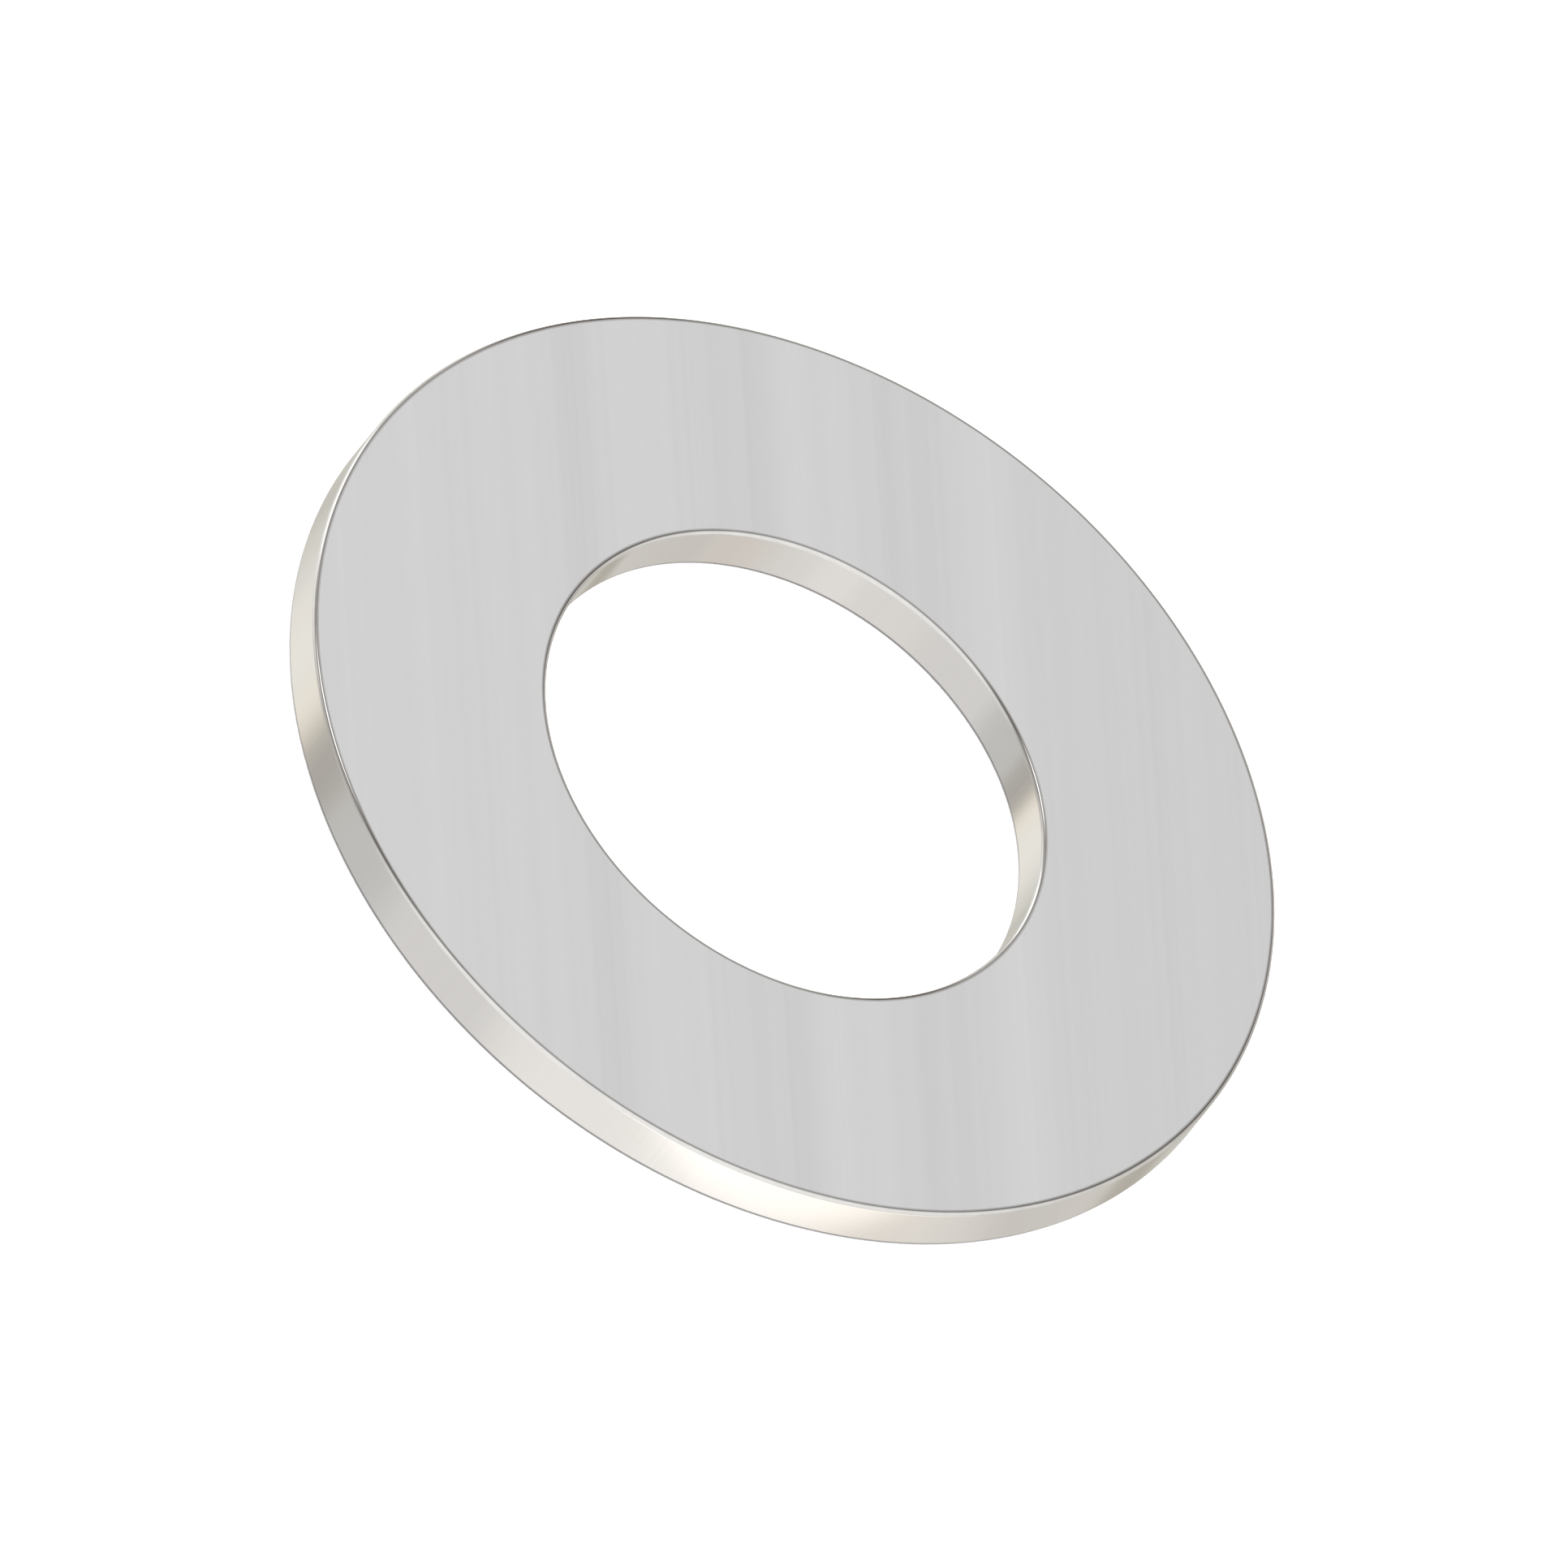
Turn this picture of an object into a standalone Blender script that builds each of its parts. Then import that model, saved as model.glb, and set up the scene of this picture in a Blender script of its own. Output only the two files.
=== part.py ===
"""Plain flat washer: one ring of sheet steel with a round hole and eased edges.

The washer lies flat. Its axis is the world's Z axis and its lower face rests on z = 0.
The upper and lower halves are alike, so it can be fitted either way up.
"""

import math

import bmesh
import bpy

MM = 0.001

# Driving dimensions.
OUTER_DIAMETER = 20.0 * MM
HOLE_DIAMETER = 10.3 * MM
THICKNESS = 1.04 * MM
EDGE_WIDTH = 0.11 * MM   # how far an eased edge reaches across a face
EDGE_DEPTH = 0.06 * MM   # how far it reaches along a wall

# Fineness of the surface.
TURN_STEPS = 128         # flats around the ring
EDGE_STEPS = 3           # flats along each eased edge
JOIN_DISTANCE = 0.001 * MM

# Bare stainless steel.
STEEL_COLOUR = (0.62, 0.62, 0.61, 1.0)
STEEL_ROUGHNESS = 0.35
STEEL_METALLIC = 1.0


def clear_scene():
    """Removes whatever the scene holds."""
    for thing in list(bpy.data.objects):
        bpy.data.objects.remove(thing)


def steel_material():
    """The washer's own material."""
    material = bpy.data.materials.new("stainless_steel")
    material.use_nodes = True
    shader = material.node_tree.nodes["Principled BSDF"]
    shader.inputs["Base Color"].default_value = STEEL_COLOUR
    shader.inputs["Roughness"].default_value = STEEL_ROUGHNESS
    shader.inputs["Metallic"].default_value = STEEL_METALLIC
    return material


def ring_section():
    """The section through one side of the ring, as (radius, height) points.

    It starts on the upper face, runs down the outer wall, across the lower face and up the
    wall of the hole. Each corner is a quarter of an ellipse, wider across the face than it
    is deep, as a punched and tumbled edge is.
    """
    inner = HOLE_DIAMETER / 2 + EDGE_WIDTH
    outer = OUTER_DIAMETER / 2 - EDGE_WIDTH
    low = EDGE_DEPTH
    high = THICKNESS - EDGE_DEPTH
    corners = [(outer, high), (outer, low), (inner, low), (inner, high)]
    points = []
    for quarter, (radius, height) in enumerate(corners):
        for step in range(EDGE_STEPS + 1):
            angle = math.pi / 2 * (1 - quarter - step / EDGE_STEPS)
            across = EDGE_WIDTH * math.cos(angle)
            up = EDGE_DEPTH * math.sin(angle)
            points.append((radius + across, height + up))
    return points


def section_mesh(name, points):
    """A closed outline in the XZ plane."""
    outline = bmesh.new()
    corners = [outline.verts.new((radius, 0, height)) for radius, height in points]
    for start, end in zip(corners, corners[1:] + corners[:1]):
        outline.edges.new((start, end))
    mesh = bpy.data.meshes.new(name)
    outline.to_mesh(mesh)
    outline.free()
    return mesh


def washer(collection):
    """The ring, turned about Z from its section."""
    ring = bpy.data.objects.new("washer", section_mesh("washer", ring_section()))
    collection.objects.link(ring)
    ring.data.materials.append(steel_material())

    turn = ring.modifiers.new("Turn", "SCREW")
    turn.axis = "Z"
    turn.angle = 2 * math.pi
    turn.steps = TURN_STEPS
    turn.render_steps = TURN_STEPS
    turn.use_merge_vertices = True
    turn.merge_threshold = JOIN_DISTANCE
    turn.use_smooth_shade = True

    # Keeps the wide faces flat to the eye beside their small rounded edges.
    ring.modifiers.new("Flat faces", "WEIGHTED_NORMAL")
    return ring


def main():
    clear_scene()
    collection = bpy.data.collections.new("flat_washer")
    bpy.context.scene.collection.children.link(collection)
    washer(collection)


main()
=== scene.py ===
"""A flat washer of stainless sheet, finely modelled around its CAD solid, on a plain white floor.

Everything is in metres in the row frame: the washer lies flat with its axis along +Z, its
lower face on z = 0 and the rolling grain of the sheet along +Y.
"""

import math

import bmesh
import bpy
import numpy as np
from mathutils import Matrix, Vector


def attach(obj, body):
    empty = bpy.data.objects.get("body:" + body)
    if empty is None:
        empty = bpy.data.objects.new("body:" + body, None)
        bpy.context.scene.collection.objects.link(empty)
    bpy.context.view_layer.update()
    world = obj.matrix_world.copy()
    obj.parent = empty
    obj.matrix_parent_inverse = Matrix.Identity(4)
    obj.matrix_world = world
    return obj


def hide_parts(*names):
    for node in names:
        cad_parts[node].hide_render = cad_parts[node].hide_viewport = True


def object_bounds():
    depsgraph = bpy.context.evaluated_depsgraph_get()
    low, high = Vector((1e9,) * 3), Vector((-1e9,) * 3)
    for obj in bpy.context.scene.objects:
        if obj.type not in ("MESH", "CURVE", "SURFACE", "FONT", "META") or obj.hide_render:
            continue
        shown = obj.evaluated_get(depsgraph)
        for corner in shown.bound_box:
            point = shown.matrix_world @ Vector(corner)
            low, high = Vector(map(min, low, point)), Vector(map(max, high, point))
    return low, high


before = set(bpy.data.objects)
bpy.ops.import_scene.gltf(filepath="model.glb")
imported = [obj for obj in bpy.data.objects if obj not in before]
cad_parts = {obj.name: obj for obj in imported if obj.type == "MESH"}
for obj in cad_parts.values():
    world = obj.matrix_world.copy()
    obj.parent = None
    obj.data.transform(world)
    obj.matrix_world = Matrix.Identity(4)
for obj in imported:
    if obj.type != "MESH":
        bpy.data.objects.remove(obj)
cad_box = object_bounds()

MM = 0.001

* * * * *

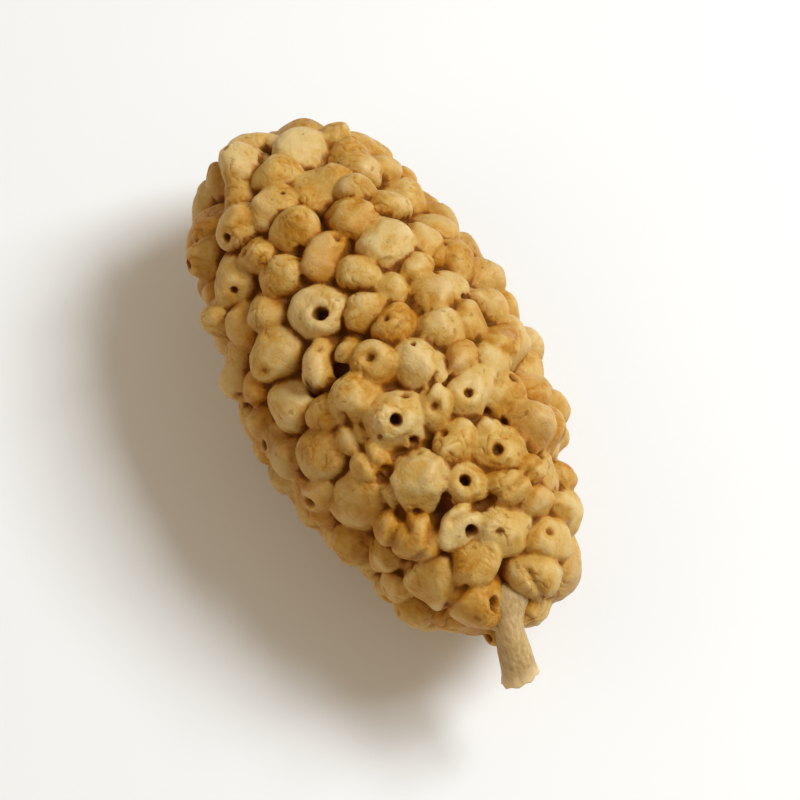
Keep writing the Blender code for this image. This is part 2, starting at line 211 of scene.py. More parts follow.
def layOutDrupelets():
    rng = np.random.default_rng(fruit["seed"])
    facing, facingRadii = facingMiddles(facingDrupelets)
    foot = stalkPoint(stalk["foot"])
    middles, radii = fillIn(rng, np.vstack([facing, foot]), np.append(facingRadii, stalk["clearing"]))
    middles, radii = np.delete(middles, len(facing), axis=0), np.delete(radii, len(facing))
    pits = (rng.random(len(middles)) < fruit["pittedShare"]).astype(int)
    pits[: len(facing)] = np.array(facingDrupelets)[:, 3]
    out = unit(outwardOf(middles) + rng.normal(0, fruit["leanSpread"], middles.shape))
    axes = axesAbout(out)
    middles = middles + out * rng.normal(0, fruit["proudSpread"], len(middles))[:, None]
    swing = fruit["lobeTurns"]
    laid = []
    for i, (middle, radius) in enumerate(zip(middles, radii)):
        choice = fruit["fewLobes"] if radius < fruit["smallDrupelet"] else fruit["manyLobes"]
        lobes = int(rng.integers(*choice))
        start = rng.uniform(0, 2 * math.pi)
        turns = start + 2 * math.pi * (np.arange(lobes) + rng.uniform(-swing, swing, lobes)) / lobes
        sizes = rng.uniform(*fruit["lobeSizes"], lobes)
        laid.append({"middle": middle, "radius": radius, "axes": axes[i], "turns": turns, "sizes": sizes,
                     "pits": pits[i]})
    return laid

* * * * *

DESCRIPTION OF THE TASK. Write out each line exactly as it appears, from the line with "ring.data.materials.append(steel_material())" up to and including the line with "for node in".

FULL SOLUTION.
    ring.data.materials.append(steel_material())

    turn = ring.modifiers.new("Turn", "SCREW")
    turn.axis = "Z"
    turn.angle = 2 * math.pi
    turn.steps = TURN_STEPS
    turn.render_steps = TURN_STEPS
    turn.use_merge_vertices = True
    turn.merge_threshold = JOIN_DISTANCE
    turn.use_smooth_shade = True

    # Keeps the wide faces flat to the eye beside their small rounded edges.
    ring.modifiers.new("Flat faces", "WEIGHTED_NORMAL")
    return ring


def main():
    clear_scene()
    collection = bpy.data.collections.new("flat_washer")
    bpy.context.scene.collection.children.link(collection)
    washer(collection)


main()
=== scene.py ===
"""A flat washer of stainless sheet, finely modelled around its CAD solid, on a plain white floor.

Everything is in metres in the row frame: the washer lies flat with its axis along +Z, its
lower face on z = 0 and the rolling grain of the sheet along +Y.
"""

import math

import bmesh
import bpy
import numpy as np
from mathutils import Matrix, Vector


def attach(obj, body):
    empty = bpy.data.objects.get("body:" + body)
    if empty is None:
        empty = bpy.data.objects.new("body:" + body, None)
        bpy.context.scene.collection.objects.link(empty)
    bpy.context.view_layer.update()
    world = obj.matrix_world.copy()
    obj.parent = empty
    obj.matrix_parent_inverse = Matrix.Identity(4)
    obj.matrix_world = world
    return obj


def hide_parts(*names):
    for node in names:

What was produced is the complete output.